The 11-month transition period went relatively smoothly. Political prisoners were granted amnesty, discriminatory legislation was repealed, South Africa withdrew all its forces from Namibia, and some 42,000 refugees returned safely and voluntarily under the auspices of the Office of the UN High Commissioner for Refugees (UNHCR). Almost 98% of registered voters turned out to elect members of the Constituent Assembly. The elections were held in November 1989 and were certified as free and fair by the Special Representative, with SWAPO taking 57% of the vote, just short of the two-thirds necessary to have a free hand in drafting the constitution. The Democratic Turnhalle Alliance, the opposition party, received 29% of the vote. The Constituent Assembly held its first meeting on November 21 and its first act unanimously resolved to use the 1982 Constitutional Principles as the framework for Namibia's new constitution.

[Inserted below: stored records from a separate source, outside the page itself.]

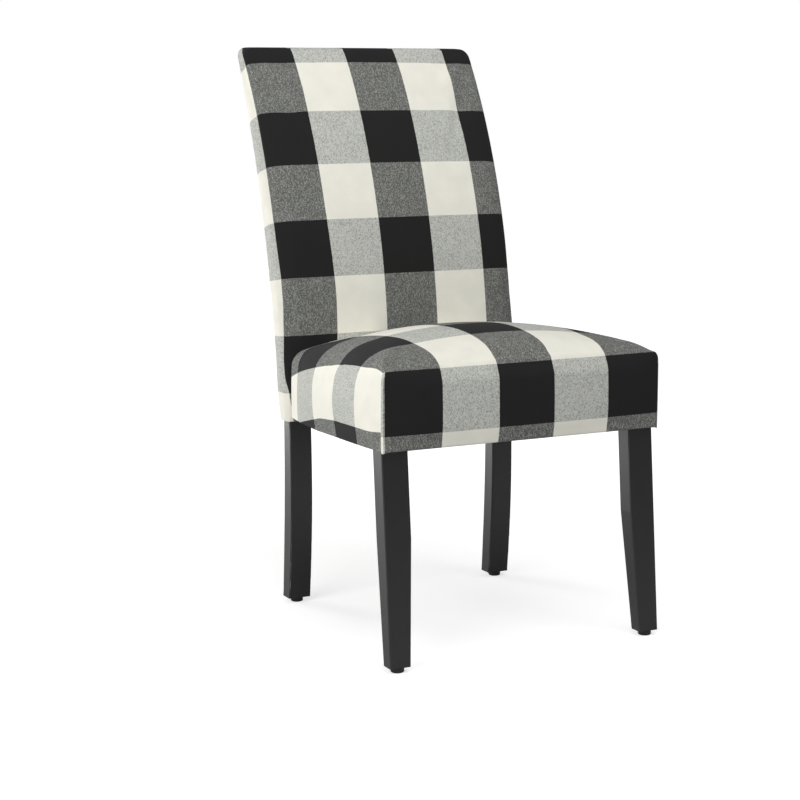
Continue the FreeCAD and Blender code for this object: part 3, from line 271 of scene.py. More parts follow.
def finish_piece(obj, replaced=()):
    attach(obj, BODY)
    if replaced:
        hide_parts(*replaced)


# Measuring the frame's forms with straight rays, as with a tape


def skin_of(*nodes):
    """The outer surfaces of some CAD nodes, for rays to meet. Held in millimetres: in metres the rays
    slip through the smallest facets."""
    points, faces = [], []
    for node in nodes:
        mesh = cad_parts[node].data
        first = len(points)
        points += [v.co / MM for v in mesh.vertices]
        faces += [[first + i for i in p.vertices] for p in mesh.polygons]
    return BVHTree.FromPolygons(points, faces)


def meet(skin, start, direction):
    """Where a ray first meets a skin."""
    hit = skin.ray_cast(Vector(start) / MM, Vector(direction).normalized())[0]
    if hit is None:
        raise RuntimeError("a measuring ray missed the frame at %s" % (tuple(start),))
    return hit * MM


def hem_height(skin, y, wall):
    """Lowest height at which a level ray from the side meets the seat's side wall, by halving. A hit
    far inside the wall is on an inner piece."""
    under, over = 0.30, SEAT_MIDDLE_Z
    far_inside = wall - 0.012
    for _ in range(14):
        z = (under + over) / 2
        hit = skin.ray_cast(Vector((0.5, y, z)) / MM, Vector((-1, 0, 0)))[0]
        if hit is not None and hit.x * MM > far_inside:
            over = z
        else:
            under = z
    return over


def around(skin, place, across, up, half_width, half_height, stop=None):
    """Right half of an outline, from the middle of its upper side to the middle of its lower one.

    The rays run at right angles to a spine inside the outline and fan round the spine's end.
    place is the outline's middle; stop is the height, measured from it, where the line ends. A ray that
    goes down a bolt's hole is left out.
    """
    reach = half_width + half_height
    spine = max(half_width - half_height, 0.0)
    rays = []
    steps = max(int(spine / (2 * MM)), 1)
    for i in range(steps + 1):
        rays.append((spine * i / steps, 90.0))
    rays += [(spine, 90.0 - 1.5 * i) for i in range(1, 120)]
    for i in range(steps + 1):
        rays.append((spine * (steps - i) / steps, -90.0))
    points = []
    for along, angle in rays:
        turn = math.radians(angle)
        out = across * math.cos(turn) + up * math.sin(turn)
        hit = meet(skin, place + across * along + out * reach, -out)
        sunk = bool(points) and (points[-1] - hit).dot(out) > 5 * MM
        if stop is not None and angle < 0:
            under = (points[-1] - hit).dot(across) > 4 * MM
            if under or (hit - place).dot(up) < stop:
                break
        elif sunk:
            continue
        points.append(hit)
    return points


def lengths(points):
    """Distance along a line of points at each of them."""
    total = [0.0]
    for a, b in zip(points, points[1:]):
        total.append(total[-1] + (b - a).length)
    return total


def spread(points, count):
    """A line of points drawn again with count steps, which are even but closer where the line turns."""
    total = lengths(points)
    turned = 0.0
    for i in range(1, len(points) - 1):
        before, after = points[i] - points[i - 1], points[i + 1] - points[i]
        if before.length > 0.02 * MM and after.length > 0.02 * MM:
            turned += before.angle(after)
        total[i] += TURN_WEIGHT * turned
    total[-1] += TURN_WEIGHT * turned
    result, k = [], 0
    for i in range(count + 1):
        want = total[-1] * i / count
        while k < len(total) - 2 and total[k + 1] < want:
            k += 1
        share = (want - total[k]) / max(total[k + 1] - total[k], 1e-12)
        result.append(points[k].lerp(points[k + 1], min(max(share, 0.0), 1.0)))
    return result


def read_line(line, place):
    """Value at a place on a line given by (place, value) pairs, straight between them."""
    for (place0, value0), (place1, value1) in zip(line, line[1:]):
        if place <= place1:
            return value0 + (value1 - value0) * (place - place0) / (place1 - place0)
    return line[-1][1]


def ease_in(value, low, high):
    """0 below low, 1 above high and smooth between them."""
    share = min(max((value - low) / (high - low), 0.0), 1.0)
    return share * share * (3 - 2 * share)


def corner_index(points, direction):
    return max(range(len(points)), key=lambda i: points[i].dot(direction))


# A closed box of squares, whose points are then placed on a form


def box_of_squares(name, low, high, counts):
    """Cube of the form's size, cut into even squares; returns it and each point's three counts."""
    deselect_all()
    middle = [(a + b) / 2 for a, b in zip(low, high)]
    extent = [b - a for a, b in zip(low, high)]
    bpy.ops.mesh.primitive_cube_add(size=1.0, location=middle)
    obj = bpy.context.object
    obj.name = name
    obj.data.name = name
    obj.scale = extent
    settle(obj)
    for axis in range(3):
        bpy.ops.object.mode_set(mode="EDIT")
        bpy.ops.mesh.select_all(action="DESELECT")
        bpy.ops.mesh.select_mode(type="EDGE")
        bpy.ops.object.mode_set(mode="OBJECT")
        for edge in obj.data.edges:
            a, b = [obj.data.vertices[i].co for i in edge.vertices]
            along = b - a
            edge.select = abs(along[axis]) > 0.9 * along.length
        bpy.ops.object.mode_set(mode="EDIT")
        bpy.ops.mesh.subdivide(number_cuts=counts[axis] - 1)
        bpy.ops.object.mode_set(mode="OBJECT")
    places = []
    for vertex in obj.data.vertices:
        shares = [(vertex.co[i] - low[i]) / extent[i] * counts[i] for i in range(3)]
        places.append(tuple(int(round(s)) for s in shares))
    return obj, places


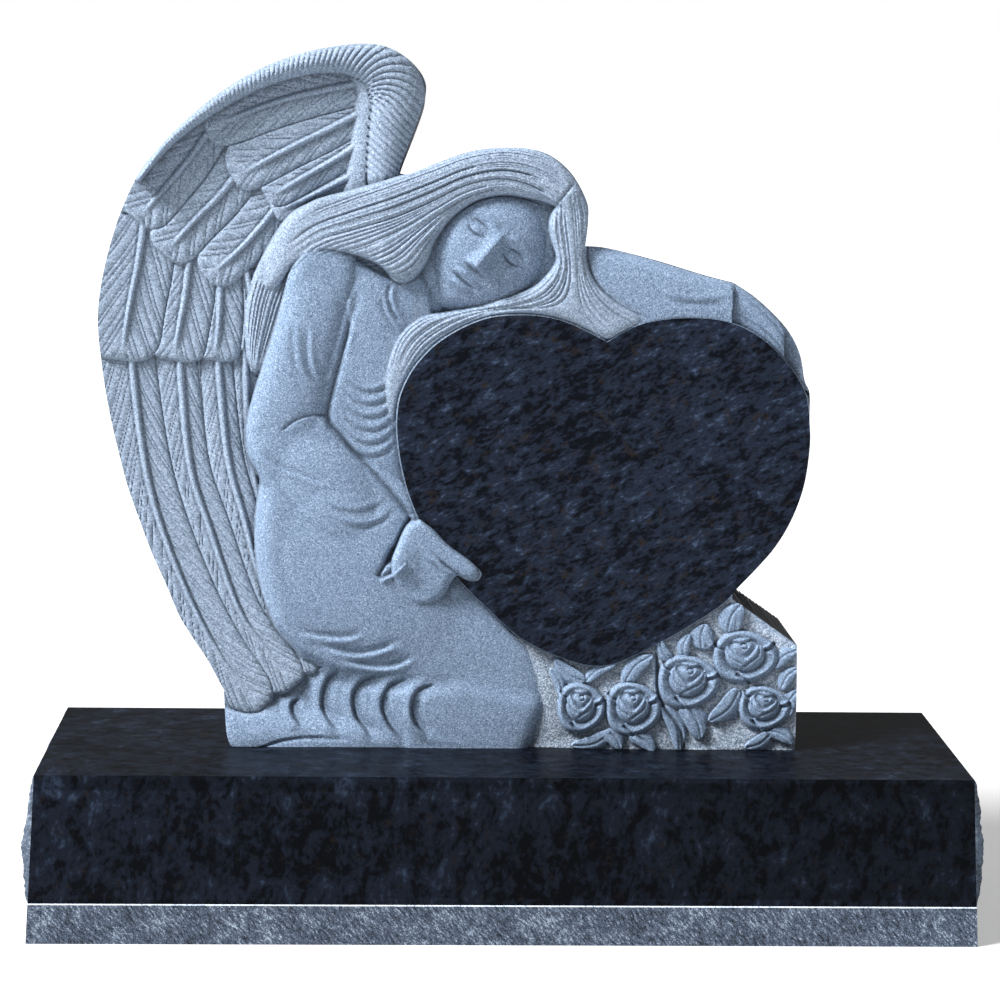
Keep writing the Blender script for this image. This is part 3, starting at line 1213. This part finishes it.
studio = {
    "floorSize": 60.0,
    "floorColour": (0.4, 0.4, 0.4),
    "floorGlow": 0.36,
    "skyTop": 0.40,
    "skyDark": 0.14,
    "horizon": 1.0,
    "sun": {"from": (-0.80, -0.33, 0.82), "strength": 9.6, "softness": 16},
}


def makeFloor():
    half = studio["floorSize"] / 2
    mesh = bpy.data.meshes.new("floor")
    corners = [(-half, -half, 0), (half, -half, 0), (half, half, 0), (-half, half, 0)]
    mesh.from_pydata(corners, [], [(0, 1, 2, 3)])
    floor = added("floor", mesh)
    look = Look("pale floor", 0.9, 0.2)
    look.shader.inputs["Base Color"].default_value = (*studio["floorColour"], 1)
    look.shader.inputs["Emission Color"].default_value = (1, 1, 1, 1)
    look.shader.inputs["Emission Strength"].default_value = studio["floorGlow"]
    mesh.materials.append(look.material)


def makeSun():
    data = bpy.data.lights.new("sun", "SUN")
    data.energy = studio["sun"]["strength"]
    data.angle = math.radians(studio["sun"]["softness"])
    sun = added("sun", data)
    sun.rotation_euler = Vector(studio["sun"]["from"]).to_track_quat("Z", "Y").to_euler()


def makeSky():  # bright at the horizon, dim above it
    world = bpy.data.worlds.new("studio")
    bpy.context.scene.world = world
    world.use_nodes = True
    nodes, links = world.node_tree.nodes, world.node_tree.links
    place = nodes.new("ShaderNodeTexCoord")
    split = nodes.new("ShaderNodeSeparateXYZ")
    bands = nodes.new("ShaderNodeValToRGB")
    stops = [(0.0, studio["horizon"]), (0.06, studio["horizon"]), (0.10, studio["skyDark"]),
             (0.42, studio["skyDark"]), (0.6, studio["skyTop"])]
    elements = bands.color_ramp.elements
    while len(elements) < len(stops):
        elements.new(0.5)
    for element, (at, level) in zip(elements, stops):
        element.position = at
        element.color = (level, level, level, 1)
    links.new(place.outputs["Generated"], split.inputs[0])
    links.new(split.outputs["Z"], bands.inputs["Fac"])
    links.new(bands.outputs["Color"], nodes["Background"].inputs["Color"])


makeFloor()
makeSun()
makeSky()
bpy.context.scene.view_settings.view_transform = "Standard"
print("studio lit")
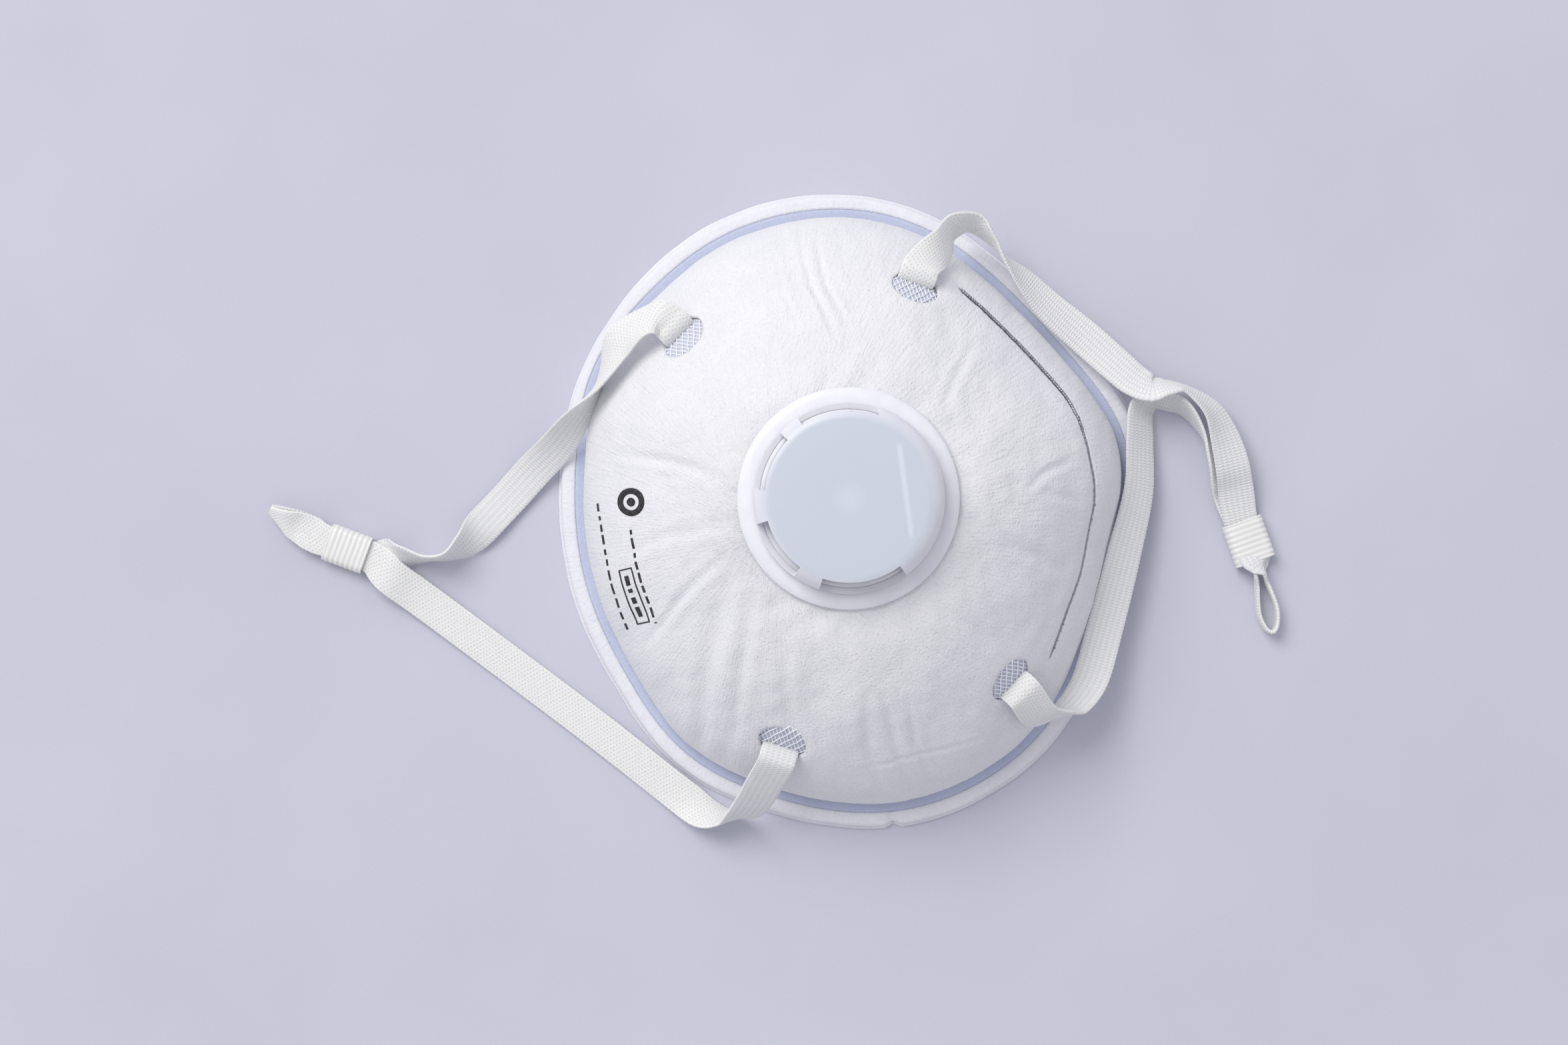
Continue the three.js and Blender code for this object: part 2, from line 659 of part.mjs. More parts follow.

By February 9, 1990, the Constituent Assembly had drafted and adopted a constitution. March 21, independence day, was attended by Secretary of State James A. Baker III, who represented President George H.W. Bush. On that same day, he inaugurated the U.S. Embassy in Windhoek in recognition of the establishment of diplomatic relations.

On March 1, 1994, the coastal enclave of Walvis Bay and 12 offshore islands were transferred to Namibia by South Africa. This followed 3 years of bilateral negotiations between the two governments and the establishment of a transitional Joint Administrative Authority (JAA) in November 1992 to administer the 300-square mile territory. The peaceful resolution of this territorial dispute, which dated back to 1878, was praised by the United States and the international community, as it fulfilled the provisions of UN Security Council 432 (1978) which declared Walvis Bay to be an integral part of Namibia.